His anger in this regard was directed at the contrast between what gay people historically and potentially mean to society and the hedonistic excesses they’d sunk into during the 1970s and persisted in resistance to measures needed to stop the spread of the HIV virus and AIDS.
In the climactic speech in “The Normal Heart,” just before two emotionally wrenching scenes at the end, Kramer’s autobiographical character, Ned Weeks, delivers the following, mangled and largely deleted in the movie version:
“I belong to a culture that includes Proust, Henry James, Tchaikovsky, Cole Porter, Plato, Socrates, Aristotle, Alexander the Great, Michelangelo, Leondardo da Vinci, Christopher Marlowe, Walt Whitman, Herman Melville, Tennessee Williams, Bryon, E.M. Forster, Lorca, Auden, Francis Bacon, James Baldwin, Harry Stack Sullivan, John Maynard Keynes, Dag Hammarsskjold. … These are not invisible men.
“Poor Bruce.

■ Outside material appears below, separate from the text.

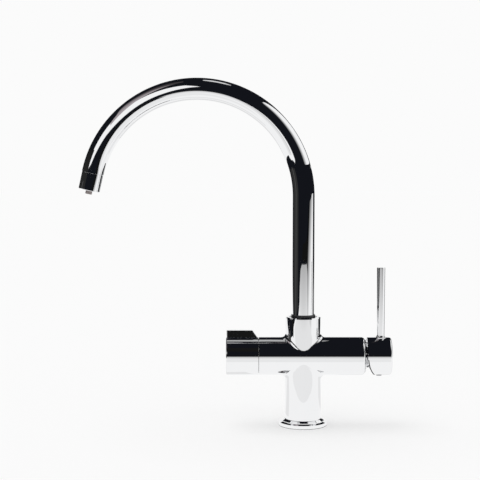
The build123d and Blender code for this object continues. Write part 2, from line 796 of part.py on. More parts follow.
with BuildPart() as lever_pivot_pin:
    with BuildSketch(Plane.XZ):
        with Locations((pivot_x, barrel_z)):
            Circle(pivot_pin_d / 2)
    extrude(amount=rotor_r - rotor_lip - pivot_pin_inset, both=True)
write(lever_pivot_pin, "lever_pivot_pin")

# ---------------------------------------------------------------- moving disc and its carrier
with BuildPart() as mixer_moving_disc:
    with BuildSketch(across_barrel(moving_disc_x)):
        Circle(moving_disc_d / 2)
    extrude(amount=moving_disc)
    with BuildSketch(across_barrel(moving_disc_x)):
        Circle(mixing_pocket_d / 2)
    extrude(amount=mixing_pocket, mode=Mode.SUBTRACT)
write(mixer_moving_disc, "mixer_moving_disc")

with BuildPart() as disc_carrier:
    with BuildSketch(across_barrel(carrier_x)):
        Circle(carrier_d / 2)
    extrude(amount=carrier)
    with BuildSketch(across_barrel(carrier_top)):
        Circle(ball_socket_d / 2)
    extrude(amount=-ball_seat_depth - ball_socket_d / 2, mode=Mode.SUBTRACT)
write(disc_carrier, "disc_carrier")

# ================================================================ mixing lever, tilts about the pivot pin

with BuildPart() as lever_stem:
    cone_x = pivot_x - stem_r
    profile = [
        (ball_x, 0),
        (ball_x, stem_neck_d / 2),
        (cone_x - stem_cone, stem_neck_d / 2),
        (cone_x, stem_r),
        (stem_x - stem_end_gap, stem_r),
        (stem_x - stem_end_gap, 0),
    ]
    revolve(outline(barrel_section, profile), axis=barrel_axis)
    with Locations((ball_x, 0, barrel_z)):
        Sphere(ball_d / 2)
    with BuildSketch(Plane.XZ):
        with Locations((pivot_x, barrel_z)):
            Circle(pivot_pin_d / 2 + thread_play)
    extrude(amount=stem_r, both=True, mode=Mode.SUBTRACT)
    with BuildSketch(across_barrel(hub_hollow_x)):
        with Locations((0, -stem_r)):
            Rectangle(stem_d, 2 * stem_flat)
    extrude(amount=stem_depth, mode=Mode.SUBTRACT)
write(lever_stem, "lever_stem")

with BuildPart() as mixer_handle:
    with BuildSketch(across_barrel(hub_left)):
        Circle(hub_r)
    extrude(amount=hub_length)
    fillet(mixer_handle.faces().sort_by(Axis.X)[-1].edges(), radius=hub_rim_r)
    # hollow over the shroud, and the socket of the stem
    hollow = band(barrel_section, hub_left, hub_hollow_x, 0, hub_r - hub_wall)
    revolve(hollow, axis=barrel_axis, mode=Mode.SUBTRACT)
    socket = band(barrel_section, hub_hollow_x, stem_x, 0, stem_r + thread_play)
    revolve(socket, axis=barrel_axis, mode=Mode.SUBTRACT)
    # the lower half of the inner edge is cut back along an arc
    cut_depth = hub_r + 1
    cut_reach = hub_cut_r - math.sqrt(hub_cut_r**2 - cut_depth**2)
    with BuildSketch(Plane.XZ):
        with BuildLine():
            RadiusArc((hub_left, barrel_z), (hub_left + cut_reach, barrel_z - cut_depth), -hub_cut_r)
            Line((hub_left + cut_reach, barrel_z - cut_depth), (hub_left - 1, barrel_z - cut_depth))
            Line((hub_left - 1, barrel_z - cut_depth), (hub_left - 1, barrel_z))
            Line((hub_left - 1, barrel_z), (hub_left, barrel_z))
        make_face()
    extrude(amount=cut_depth, both=True, mode=Mode.SUBTRACT)
    # tapped hole of the rod, and below it the hole of the grub screw with the plug's seat
    with BuildSketch(Plane.XY.offset(hub_top)):
        with Locations((rod_x, 0)):
            Circle(rod_spigot_d / 2 + thread_play)
    extrude(amount=-rod_spigot, mode=Mode.SUBTRACT)
    with BuildSketch(under_axis(plug_x, 0)):
        Circle(grub_d / 2 + thread_play)
    extrude(amount=hub_r, mode=Mode.SUBTRACT)
    with BuildSketch(under_axis(plug_x, hub_r - plug_depth)):
        Circle(plug_d / 2 + thread_play)
    extrude(amount=plug_depth, mode=Mode.SUBTRACT)
write(mixer_handle, "mixer_handle")

with BuildPart() as lever_rod:
    flare_r = rod_foot_d / 2 + rod_flare_r
    flare_top = hub_r + rod_flare_r
    with BuildSketch(rod_section):
        with BuildLine():
            Polyline(
                (flare_top, rod_foot_d / 2),
                (rod_length - rod_edge, rod_tip_d / 2),
                (rod_length, rod_tip_d / 2 - rod_edge),
                (rod_length, 0),
                (hub_r - rod_flare_r, 0),
                (hub_r - rod_flare_r, flare_r),
                (hub_r, flare_r),
            )
            RadiusArc((hub_r, flare_r), (flare_top, rod_foot_d / 2), -rod_flare_r)
        make_face()
    revolve(axis=rod_axis)
    # the flare is saddled on the hub
    with BuildSketch(across_barrel(hub_left)):
        Circle(hub_r + face_play)
    extrude(amount=hub_length, mode=Mode.SUBTRACT)
    with BuildSketch(Plane.XY.offset(hub_top - rod_spigot + thread_play)):
        with Locations((rod_x, 0)):
            Circle(rod_spigot_d / 2)
    extrude(amount=rod_spigot + rod_flare_r)
write(lever_rod, "lever_rod")

with BuildPart() as mixer_handle_screw:
    with BuildSketch(under_axis(plug_x, stem_r - stem_flat)):
        Circle(grub_d / 2)
    extrude(amount=grub_length)
    with BuildSketch(under_axis(plug_x, stem_r - stem_flat + grub_length)):
        RegularPolygon(socket_key / 2, 6, major_radius=False)
    extrude(amount=-socket_key, mode=Mode.SUBTRACT)
write(mixer_handle_screw, "mixer_handle_screw")

with BuildPart() as mixer_handle_plug:
    with BuildSketch(under_axis(plug_x, hub_r - plug_depth)):
        Circle(plug_d / 2)
    extrude(amount=plug_depth + plug_stands_out)
    chamfer(mixer_handle_plug.faces().sort_by(Axis.Z)[0].edges(), length=plug_stands_out / 2)
write(mixer_handle_plug, "mixer_handle_plug")

# ================================================================ spout, swivels about the column

with BuildPart() as spout_tube:
    with BuildSketch(Plane.XY.offset(tube_foot)):
        Circle(tube_r)
        Circle(tube_r - tube_wall, mode=Mode.SUBTRACT)
    sweep(path=spout_line)
write(spout_tube, "spout_tube")

with BuildPart() as spout_swivel_end:
    swivel_r = swivel_d / 2
    profile = [
        (swivel_foot, 0),
        (swivel_foot, swivel_r),
        (swivel_top, swivel_r),
        (swivel_top, tube_r + thread_play),
        (tube_foot, tube_r + thread_play),
        (tube_foot, 0),
    ]
    revolve(outline(column_section, profile), axis=Axis.Z)
    stop_groove = band(
        column_section,
        stop_z - stop_groove_width / 2,
        stop_z + stop_groove_width / 2,
        groove_floor,
        swivel_r,
    )
    revolve(stop_groove, axis=Axis.Z, mode=Mode.SUBTRACT)
    swivel_seal_zs = [tube_foot + swivel_seal_first + row * swivel_seal_pitch for row in range(2)]
    groove_r = swivel_r - swivel_seal_depth
    for seal_z in swivel_seal_zs:
        groove = band(column_section, seal_z, seal_z + swivel_seal_height, groove_r, swivel_r)
        revolve(groove, axis=Axis.Z, mode=Mode.SUBTRACT)
    with BuildSketch(Plane.XY.offset(swivel_foot)):
        Circle(filter_tube_d / 2 + thread_play)
        with PolarLocations(mixed_circle_r, mixed_holes):
            Circle(mixed_hole_d / 2)
    extrude(amount=swivel_web, mode=Mode.SUBTRACT)
write(spout_swivel_end, "spout_swivel_end")

with BuildPart() as spout_seals:
    for seal_z in swivel_seal_zs:
        seal = band(
            column_section,
            seal_z + thread_play,
            seal_z + swivel_seal_height - thread_play,
            swivel_r - swivel_seal_depth + thread_play,
            swivel_bore_r - thread_play,
        )
        revolve(seal, axis=Axis.Z)
write(spout_seals, "spout_seals")

with BuildLine(Plane.XZ) as filter_path:
    Line((0, filter_tube_foot), (0, riser_top))
    filter_bend = CenterArc((-bend_r, riser_top), bend_r, 0, bend_sweep)
    PolarLine(filter_bend @ 1, outlet_top - thread_play, angle=bend_sweep + 90)

with BuildPart() as filter_water_tube:
    with BuildSketch(Plane.XY.offset(filter_tube_foot)):
        Circle(filter_tube_d / 2)
        Circle(filter_tube_bore_d / 2, mode=Mode.SUBTRACT)
    sweep(path=filter_path.wires()[0])
write(filter_water_tube, "filter_water_tube")

# ---------------------------------------------------------------- nozzle with its aerator
with BuildPart() as nozzle_sleeve:
    ledge_r = aerator_d / 2 + thread_play - nozzle_ledge
    spigot_r = tube_r - tube_wall - nozzle_spigot_play
    chamber_r = aerator_d / 2 + thread_play
    washer_x = outlet_top - aerator_washer
    profile = [
        (-nozzle_spigot, ledge_r),
        (-nozzle_spigot, spigot_r),
        (0, spigot_r),
        (0, nozzle_d / 2 - nozzle_seam),
        (nozzle_seam, nozzle_d / 2),
        (nozzle_length - nozzle_edge, nozzle_d / 2),
        (nozzle_length, nozzle_d / 2 - nozzle_edge),
        (nozzle_length, chamber_r),
        (washer_x, chamber_r),
        (washer_x, ledge_r),
    ]
    revolve(outline(nozzle_section, profile), axis=nozzle_axis)
write(nozzle_sleeve, "nozzle_sleeve")

with BuildPart() as aerator_seal:
    washer = band(nozzle_section, washer_x, outlet_top, aerator_washer_bore_d / 2, aerator_d / 2)
    revolve(washer, axis=nozzle_axis)
write(aerator_seal, "aerator_seal")

with BuildPart() as aerator_insert:
    with BuildSketch(nozzle_face.offset(outlet_top)):
        Circle(aerator_d / 2)
        Circle(outlet_tip_d / 2 + thread_play, mode=Mode.SUBTRACT)
        with PolarLocations(aerator_circle_r, aerator_holes):
            Circle(aerator_hole_d / 2, mode=Mode.SUBTRACT)
    extrude(amount=aerator_height)
write(aerator_insert, "aerator_insert")

with BuildPart() as filter_outlet_tip:
    tip_end = nozzle_length + outlet_tip_drop
    profile = [
        (outlet_top - outlet_head, filter_tube_d / 2 + thread_play),
        (outlet_top - outlet_head, outlet_head_d / 2),
        (outlet_top, outlet_head_d / 2),
        (outlet_top, outlet_tip_d / 2),
        (tip_end, outlet_tip_d / 2),
        (tip_end, outlet_tip_bore_d / 2),
        (outlet_top, outlet_tip_bore_d / 2),
        (outlet_top, filter_tube_d / 2 + thread_play),
    ]
    revolve(outline(nozzle_section, profile), axis=nozzle_axis)
write(filter_outlet_tip, "filter_outlet_tip")
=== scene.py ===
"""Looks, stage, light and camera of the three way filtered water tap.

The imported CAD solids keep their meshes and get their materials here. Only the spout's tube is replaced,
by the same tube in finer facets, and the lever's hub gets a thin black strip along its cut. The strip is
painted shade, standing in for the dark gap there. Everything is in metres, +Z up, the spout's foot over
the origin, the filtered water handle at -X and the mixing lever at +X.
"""
import json
import math

import bpy
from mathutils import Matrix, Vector


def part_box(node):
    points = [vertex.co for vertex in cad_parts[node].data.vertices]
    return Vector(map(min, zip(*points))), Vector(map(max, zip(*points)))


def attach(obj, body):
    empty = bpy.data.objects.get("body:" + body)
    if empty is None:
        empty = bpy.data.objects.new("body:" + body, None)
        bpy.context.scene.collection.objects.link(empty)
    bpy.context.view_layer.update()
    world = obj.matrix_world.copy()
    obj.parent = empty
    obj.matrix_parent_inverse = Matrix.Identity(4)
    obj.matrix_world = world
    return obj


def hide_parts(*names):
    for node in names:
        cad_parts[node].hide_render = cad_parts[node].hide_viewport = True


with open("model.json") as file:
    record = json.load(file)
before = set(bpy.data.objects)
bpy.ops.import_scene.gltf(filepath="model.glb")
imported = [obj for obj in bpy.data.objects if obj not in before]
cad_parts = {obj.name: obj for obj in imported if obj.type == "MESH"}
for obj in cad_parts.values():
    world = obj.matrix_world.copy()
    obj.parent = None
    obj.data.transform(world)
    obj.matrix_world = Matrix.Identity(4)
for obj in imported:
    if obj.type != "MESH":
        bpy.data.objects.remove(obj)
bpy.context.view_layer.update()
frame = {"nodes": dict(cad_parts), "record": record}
scene = bpy.context.scene


# ---- sizes of the tap that the finer pieces follow, the same as in the CAD -------------------------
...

Poor frightened Bruce. Once upon a time you wanted to be a soldier. Bruce, did you know that it was an openly gay Englishman who was as responsible as any man for winning the Second World War? His name was Alan Turing and he cracked the German Enigma code so the Allies knew in advance what the Nazis were going to do – and when the war was over he committed suicide he was so hounded for being gay.
“Why don’t they teach this in the schools? If they did, maybe he wouldn’t have committed suicide and maybe you wouldn’t be so terrified of who you are. The only way we’ll have real pride is when we demand recognition of a culture that isn’t just sexual. It’s all there, but we have to claim it, and identify who was in it, and articulate what’s in our minds and hearts and all our creative contributions to this earth. And until we do that, and until we organize ourselves block by neighborhood by city by state into a united visible community that fights back, we’re doomed. That’s how I want to be defined: as one of the men who fought the war.
“Being defined by our cocks is literally killing us. Must we all be reduced to becoming our own murderers? Why couldn’t you and I, Bruce Niles and Ned Weeks, have been leaders in creating a new definition of what it means to be gay? I blame myself as much as you. Bruce, I know I’m an asshole. But, please, I beg you, don’t shut me out.”
That speech, in its totality, embodied everything that Kramer was trying to get across in “The Normal Heart,” and by his activism.
“Leaders in creating a new definition of what it means to be gay,” by contrast to “being defined by our cocks.”
Attempting to respond to just this challenge, I wrote 100 weekly essays between October 2010 and October 2012 published in Washington, D.C’s Metro Weekly, now compiled in book form, entitled, Extraordinary Hearts, Reclaiming Gay Sensibility’s Central Role in the Progress of Civilization.
We’re at a point today to finally be able to hear Larry Kramer’s message in a way that can profoundly redefine the identities of emerging generations of gay people. It’s downright tragic that such a message was snuffed out in the HBO film.